## Exercise material

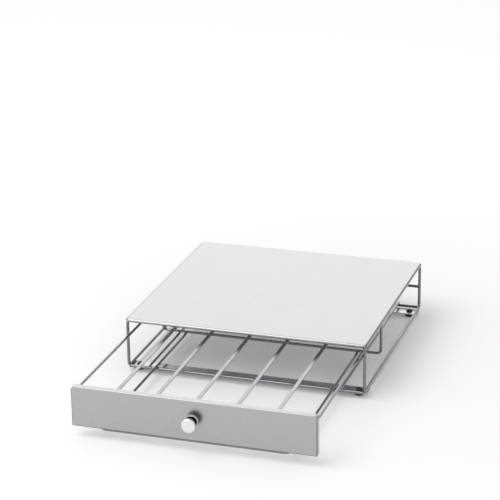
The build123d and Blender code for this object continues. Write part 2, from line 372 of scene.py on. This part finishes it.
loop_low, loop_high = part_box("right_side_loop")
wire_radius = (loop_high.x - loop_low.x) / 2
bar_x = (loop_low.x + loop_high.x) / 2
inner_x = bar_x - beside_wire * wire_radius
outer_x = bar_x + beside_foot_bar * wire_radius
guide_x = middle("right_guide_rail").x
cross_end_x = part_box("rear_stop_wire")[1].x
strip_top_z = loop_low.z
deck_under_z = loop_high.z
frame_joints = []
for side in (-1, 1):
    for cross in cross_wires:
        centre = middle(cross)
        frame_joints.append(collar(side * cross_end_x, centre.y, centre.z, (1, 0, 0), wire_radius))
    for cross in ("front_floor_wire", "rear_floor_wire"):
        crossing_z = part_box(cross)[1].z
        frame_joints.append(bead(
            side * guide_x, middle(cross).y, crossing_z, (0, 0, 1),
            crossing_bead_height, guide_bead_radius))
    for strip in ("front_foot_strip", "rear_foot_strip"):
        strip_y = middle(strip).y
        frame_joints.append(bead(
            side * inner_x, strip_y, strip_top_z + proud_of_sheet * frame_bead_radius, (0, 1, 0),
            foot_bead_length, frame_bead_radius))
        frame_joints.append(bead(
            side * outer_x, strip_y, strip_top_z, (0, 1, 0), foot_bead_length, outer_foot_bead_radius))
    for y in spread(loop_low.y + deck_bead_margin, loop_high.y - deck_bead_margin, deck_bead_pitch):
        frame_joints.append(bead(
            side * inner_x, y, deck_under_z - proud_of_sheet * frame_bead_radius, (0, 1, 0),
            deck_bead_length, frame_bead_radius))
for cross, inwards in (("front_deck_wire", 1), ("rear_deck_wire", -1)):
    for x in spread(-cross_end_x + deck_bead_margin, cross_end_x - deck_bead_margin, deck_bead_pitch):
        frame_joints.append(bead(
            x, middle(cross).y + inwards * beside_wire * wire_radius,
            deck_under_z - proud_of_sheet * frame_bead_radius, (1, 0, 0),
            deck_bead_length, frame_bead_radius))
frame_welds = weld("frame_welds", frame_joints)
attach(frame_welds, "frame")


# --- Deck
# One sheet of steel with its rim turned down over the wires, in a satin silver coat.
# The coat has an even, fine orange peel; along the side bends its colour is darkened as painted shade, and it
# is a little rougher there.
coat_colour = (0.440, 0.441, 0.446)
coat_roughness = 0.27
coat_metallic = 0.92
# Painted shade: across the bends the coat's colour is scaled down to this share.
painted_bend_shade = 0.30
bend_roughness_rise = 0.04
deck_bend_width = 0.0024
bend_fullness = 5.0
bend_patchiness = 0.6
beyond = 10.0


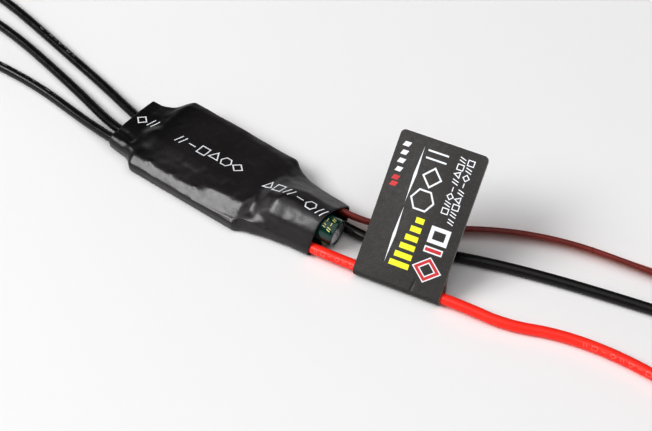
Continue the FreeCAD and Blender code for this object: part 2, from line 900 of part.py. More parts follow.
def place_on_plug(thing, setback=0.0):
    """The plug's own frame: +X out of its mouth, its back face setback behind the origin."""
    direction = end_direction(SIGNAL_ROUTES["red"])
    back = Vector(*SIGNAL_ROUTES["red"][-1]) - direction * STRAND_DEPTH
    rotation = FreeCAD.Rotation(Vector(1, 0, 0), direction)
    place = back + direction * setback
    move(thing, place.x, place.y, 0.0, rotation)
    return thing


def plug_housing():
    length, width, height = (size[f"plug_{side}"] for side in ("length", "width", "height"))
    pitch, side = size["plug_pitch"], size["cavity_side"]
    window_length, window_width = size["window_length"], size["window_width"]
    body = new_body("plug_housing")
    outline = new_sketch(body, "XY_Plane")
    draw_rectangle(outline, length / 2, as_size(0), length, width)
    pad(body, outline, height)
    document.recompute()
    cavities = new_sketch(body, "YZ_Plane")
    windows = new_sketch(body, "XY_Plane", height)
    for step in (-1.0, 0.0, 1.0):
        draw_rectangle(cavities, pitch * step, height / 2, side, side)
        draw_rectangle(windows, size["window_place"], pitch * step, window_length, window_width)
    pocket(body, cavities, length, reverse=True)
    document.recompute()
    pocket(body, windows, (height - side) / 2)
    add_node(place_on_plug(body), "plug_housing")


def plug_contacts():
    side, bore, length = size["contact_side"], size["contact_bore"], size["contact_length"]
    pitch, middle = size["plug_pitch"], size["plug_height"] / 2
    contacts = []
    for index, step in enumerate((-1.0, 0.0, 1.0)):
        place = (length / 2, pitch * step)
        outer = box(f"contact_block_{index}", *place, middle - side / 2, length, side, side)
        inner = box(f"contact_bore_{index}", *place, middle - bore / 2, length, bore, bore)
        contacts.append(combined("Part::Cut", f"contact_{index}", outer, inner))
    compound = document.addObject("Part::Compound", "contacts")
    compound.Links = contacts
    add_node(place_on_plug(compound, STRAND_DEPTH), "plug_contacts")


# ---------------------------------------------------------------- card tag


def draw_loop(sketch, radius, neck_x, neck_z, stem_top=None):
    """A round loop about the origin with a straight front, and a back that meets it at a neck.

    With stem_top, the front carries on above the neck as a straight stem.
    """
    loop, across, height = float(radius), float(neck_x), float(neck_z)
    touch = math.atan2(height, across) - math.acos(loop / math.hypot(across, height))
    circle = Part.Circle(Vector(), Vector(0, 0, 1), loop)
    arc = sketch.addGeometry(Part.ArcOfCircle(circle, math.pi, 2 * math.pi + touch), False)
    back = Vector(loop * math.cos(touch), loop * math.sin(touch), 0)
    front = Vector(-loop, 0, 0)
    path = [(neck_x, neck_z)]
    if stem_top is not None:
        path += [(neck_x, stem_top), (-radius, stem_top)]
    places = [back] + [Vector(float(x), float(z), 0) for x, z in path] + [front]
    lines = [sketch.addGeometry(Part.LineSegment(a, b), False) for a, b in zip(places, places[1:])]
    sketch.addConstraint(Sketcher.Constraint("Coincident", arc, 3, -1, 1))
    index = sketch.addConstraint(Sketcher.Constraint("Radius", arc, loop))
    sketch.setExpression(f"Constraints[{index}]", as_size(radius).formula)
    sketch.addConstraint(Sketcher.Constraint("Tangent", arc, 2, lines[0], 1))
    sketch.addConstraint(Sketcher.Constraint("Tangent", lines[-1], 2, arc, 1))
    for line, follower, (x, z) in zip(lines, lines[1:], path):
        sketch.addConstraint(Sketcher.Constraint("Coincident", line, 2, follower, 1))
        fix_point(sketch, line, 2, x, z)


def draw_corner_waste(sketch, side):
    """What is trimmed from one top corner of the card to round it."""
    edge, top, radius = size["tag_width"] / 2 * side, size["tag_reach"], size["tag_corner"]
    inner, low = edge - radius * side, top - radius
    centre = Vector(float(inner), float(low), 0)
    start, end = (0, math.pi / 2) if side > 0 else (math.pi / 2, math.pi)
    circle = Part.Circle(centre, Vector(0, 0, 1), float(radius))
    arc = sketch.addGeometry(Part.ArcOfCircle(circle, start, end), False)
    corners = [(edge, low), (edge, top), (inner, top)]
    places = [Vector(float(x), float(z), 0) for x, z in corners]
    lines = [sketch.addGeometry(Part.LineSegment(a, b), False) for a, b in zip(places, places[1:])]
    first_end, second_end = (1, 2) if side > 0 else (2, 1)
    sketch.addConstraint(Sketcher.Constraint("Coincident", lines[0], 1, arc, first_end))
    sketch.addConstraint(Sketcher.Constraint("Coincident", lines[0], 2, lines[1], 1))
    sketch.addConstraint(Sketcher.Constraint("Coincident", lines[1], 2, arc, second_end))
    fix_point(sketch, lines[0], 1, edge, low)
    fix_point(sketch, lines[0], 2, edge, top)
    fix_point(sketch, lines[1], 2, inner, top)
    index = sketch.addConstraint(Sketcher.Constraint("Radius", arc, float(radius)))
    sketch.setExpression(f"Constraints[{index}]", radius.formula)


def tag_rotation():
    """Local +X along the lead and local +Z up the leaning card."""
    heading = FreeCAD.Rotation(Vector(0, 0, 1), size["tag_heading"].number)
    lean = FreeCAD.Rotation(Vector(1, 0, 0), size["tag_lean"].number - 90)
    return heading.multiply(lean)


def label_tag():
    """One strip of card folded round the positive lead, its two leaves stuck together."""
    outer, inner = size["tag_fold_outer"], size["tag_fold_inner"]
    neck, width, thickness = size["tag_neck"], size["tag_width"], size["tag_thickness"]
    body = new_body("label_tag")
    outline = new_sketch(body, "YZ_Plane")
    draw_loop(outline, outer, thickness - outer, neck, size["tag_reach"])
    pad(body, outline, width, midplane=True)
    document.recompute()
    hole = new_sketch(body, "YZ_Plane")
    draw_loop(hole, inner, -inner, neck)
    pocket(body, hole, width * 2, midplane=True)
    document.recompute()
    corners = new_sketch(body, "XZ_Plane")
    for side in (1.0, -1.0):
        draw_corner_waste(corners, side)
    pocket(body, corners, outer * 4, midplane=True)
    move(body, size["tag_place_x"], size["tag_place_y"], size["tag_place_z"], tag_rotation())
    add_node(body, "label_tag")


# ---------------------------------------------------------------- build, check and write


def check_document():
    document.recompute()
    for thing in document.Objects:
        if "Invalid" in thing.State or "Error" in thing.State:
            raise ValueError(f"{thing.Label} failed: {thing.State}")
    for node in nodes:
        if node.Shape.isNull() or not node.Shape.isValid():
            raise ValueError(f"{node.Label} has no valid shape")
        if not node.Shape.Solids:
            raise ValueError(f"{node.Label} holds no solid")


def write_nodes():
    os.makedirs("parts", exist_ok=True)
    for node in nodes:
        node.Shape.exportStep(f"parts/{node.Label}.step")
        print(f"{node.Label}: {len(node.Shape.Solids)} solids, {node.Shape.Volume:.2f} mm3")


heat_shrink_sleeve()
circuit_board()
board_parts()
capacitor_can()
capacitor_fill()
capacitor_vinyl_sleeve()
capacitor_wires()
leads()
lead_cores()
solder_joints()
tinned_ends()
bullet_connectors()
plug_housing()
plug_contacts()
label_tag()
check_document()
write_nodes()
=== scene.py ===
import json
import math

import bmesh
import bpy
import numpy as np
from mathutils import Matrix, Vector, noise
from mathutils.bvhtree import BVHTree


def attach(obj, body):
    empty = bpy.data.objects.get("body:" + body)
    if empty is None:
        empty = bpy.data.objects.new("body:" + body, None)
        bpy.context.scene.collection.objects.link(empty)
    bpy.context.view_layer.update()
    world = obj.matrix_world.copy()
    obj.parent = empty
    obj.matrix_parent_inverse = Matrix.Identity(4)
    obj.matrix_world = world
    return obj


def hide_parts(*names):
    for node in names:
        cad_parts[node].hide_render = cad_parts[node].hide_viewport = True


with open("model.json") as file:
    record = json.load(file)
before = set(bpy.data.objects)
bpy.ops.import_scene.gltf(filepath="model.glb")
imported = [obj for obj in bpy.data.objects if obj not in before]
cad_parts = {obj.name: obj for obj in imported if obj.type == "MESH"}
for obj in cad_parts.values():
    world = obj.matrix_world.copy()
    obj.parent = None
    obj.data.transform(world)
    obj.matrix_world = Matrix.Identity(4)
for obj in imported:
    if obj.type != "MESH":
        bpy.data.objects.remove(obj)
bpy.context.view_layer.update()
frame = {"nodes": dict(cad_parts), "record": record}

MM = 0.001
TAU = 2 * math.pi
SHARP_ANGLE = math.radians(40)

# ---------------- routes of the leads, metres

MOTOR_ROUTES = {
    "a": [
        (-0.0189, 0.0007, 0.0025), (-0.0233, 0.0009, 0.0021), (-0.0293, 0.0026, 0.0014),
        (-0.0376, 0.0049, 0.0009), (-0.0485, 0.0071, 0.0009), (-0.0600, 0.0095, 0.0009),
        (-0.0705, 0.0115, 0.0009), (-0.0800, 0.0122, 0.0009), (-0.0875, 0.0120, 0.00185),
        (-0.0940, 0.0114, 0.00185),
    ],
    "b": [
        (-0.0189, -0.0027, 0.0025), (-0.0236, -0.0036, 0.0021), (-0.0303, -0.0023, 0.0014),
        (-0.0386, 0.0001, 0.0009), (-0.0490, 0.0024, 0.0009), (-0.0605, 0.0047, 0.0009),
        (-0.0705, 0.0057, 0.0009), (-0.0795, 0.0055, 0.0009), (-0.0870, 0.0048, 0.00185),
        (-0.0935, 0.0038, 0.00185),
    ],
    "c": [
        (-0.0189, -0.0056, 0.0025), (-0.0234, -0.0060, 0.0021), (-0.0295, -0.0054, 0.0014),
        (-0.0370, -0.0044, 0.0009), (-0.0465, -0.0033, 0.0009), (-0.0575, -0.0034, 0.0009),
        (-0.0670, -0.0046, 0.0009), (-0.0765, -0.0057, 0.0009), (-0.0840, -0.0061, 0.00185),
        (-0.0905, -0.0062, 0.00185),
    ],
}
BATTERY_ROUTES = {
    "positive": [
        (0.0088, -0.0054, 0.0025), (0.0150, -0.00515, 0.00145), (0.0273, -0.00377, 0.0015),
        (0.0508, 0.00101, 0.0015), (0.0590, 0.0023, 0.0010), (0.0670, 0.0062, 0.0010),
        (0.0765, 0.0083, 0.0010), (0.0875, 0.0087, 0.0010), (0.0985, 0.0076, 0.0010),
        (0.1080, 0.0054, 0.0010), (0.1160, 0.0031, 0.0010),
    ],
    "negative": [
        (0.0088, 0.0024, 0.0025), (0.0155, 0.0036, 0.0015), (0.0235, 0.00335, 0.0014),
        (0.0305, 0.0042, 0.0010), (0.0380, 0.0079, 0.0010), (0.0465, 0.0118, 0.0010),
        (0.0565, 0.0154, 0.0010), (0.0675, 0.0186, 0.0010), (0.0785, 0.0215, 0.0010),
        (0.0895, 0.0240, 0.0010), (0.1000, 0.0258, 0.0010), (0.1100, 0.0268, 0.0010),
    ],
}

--

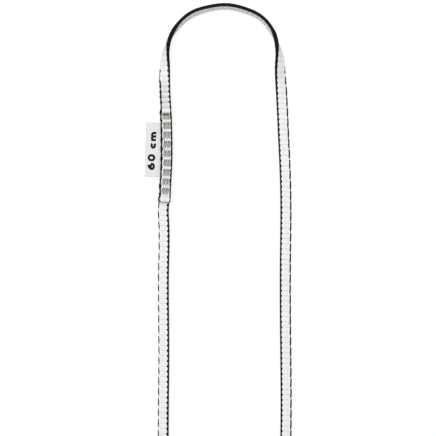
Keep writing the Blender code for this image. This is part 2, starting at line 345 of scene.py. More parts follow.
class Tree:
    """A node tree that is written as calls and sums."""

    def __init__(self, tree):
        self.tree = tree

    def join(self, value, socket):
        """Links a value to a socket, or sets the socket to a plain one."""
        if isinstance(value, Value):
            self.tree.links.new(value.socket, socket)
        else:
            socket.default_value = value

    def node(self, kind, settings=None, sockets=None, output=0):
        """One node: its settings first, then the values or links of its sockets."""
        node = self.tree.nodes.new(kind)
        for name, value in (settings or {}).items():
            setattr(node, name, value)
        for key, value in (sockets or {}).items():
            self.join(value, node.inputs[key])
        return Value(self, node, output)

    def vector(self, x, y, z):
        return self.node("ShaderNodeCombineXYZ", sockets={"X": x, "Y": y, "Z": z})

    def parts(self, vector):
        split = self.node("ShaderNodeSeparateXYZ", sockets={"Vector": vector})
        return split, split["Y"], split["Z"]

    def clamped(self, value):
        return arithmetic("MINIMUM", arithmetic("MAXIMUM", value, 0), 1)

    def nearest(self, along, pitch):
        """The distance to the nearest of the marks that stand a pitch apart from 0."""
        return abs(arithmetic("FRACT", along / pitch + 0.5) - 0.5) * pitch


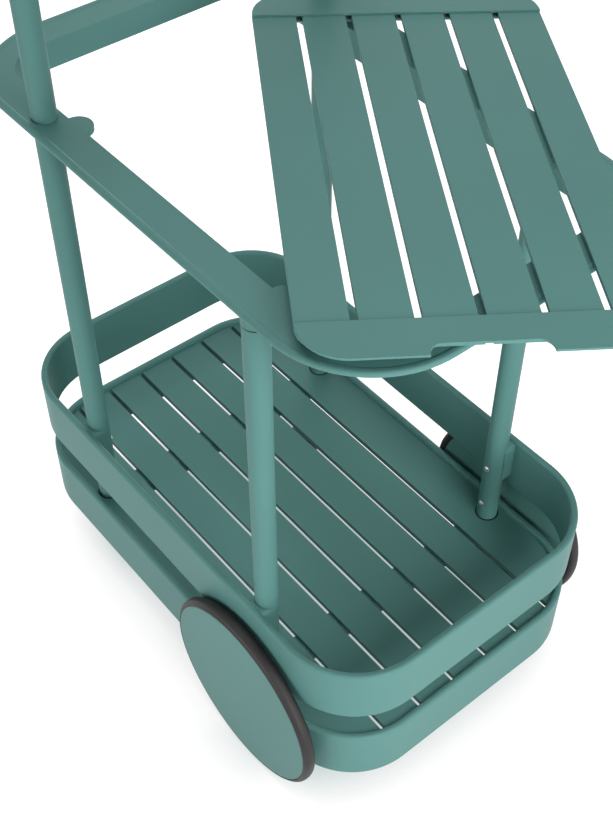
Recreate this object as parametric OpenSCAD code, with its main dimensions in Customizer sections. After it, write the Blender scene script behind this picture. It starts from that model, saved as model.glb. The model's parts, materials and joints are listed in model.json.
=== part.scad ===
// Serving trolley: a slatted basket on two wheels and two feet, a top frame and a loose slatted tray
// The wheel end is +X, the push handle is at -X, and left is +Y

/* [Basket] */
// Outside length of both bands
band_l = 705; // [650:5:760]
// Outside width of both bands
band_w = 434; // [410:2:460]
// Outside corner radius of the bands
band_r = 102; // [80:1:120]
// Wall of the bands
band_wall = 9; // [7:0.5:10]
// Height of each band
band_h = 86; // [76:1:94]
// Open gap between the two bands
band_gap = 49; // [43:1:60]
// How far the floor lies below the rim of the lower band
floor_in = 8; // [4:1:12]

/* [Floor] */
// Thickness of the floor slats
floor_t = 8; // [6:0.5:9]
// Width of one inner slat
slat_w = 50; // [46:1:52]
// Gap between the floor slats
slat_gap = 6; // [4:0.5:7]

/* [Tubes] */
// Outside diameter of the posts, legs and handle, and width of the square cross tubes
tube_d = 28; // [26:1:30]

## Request
Repeat, exactly as they stand above, the lines from the line with "heat_shrink_sleeve()" to the line with "before = set(bpy.data.objects)", both lines included.

## Exercise output
heat_shrink_sleeve()
circuit_board()
board_parts()
capacitor_can()
capacitor_fill()
capacitor_vinyl_sleeve()
capacitor_wires()
leads()
lead_cores()
solder_joints()
tinned_ends()
bullet_connectors()
plug_housing()
plug_contacts()
label_tag()
check_document()
write_nodes()
=== scene.py ===
import json
import math

import bmesh
import bpy
import numpy as np
from mathutils import Matrix, Vector, noise
from mathutils.bvhtree import BVHTree


def attach(obj, body):
    empty = bpy.data.objects.get("body:" + body)
    if empty is None:
        empty = bpy.data.objects.new("body:" + body, None)
        bpy.context.scene.collection.objects.link(empty)
    bpy.context.view_layer.update()
    world = obj.matrix_world.copy()
    obj.parent = empty
    obj.matrix_parent_inverse = Matrix.Identity(4)
    obj.matrix_world = world
    return obj


def hide_parts(*names):
    for node in names:
        cad_parts[node].hide_render = cad_parts[node].hide_viewport = True


with open("model.json") as file:
    record = json.load(file)
before = set(bpy.data.objects)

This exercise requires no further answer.